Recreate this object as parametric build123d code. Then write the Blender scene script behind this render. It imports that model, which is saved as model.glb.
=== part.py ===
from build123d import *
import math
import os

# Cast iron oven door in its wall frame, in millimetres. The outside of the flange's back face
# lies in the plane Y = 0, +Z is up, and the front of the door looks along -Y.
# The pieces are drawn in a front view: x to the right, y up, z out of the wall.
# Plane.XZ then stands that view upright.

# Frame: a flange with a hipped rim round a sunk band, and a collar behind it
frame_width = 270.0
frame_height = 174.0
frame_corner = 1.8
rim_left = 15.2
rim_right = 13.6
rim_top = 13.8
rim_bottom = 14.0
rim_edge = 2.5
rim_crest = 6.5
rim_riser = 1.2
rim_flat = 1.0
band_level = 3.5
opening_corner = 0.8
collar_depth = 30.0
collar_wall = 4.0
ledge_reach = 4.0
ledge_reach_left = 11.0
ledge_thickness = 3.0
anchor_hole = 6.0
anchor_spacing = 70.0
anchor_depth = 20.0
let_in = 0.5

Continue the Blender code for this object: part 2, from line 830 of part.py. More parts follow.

:: Short exercise ::
Write out the listing's lines exactly, from its first line through the line that contains "# Plane.XZ then stands that view upright.", and stop there.

:: Output below ::
Recreate this object as parametric build123d code. Then write the Blender scene script behind this render. It imports that model, which is saved as model.glb.
=== part.py ===
from build123d import *
import math
import os

# Cast iron oven door in its wall frame, in millimetres. The outside of the flange's back face
# lies in the plane Y = 0, +Z is up, and the front of the door looks along -Y.
# The pieces are drawn in a front view: x to the right, y up, z out of the wall.
# Plane.XZ then stands that view upright.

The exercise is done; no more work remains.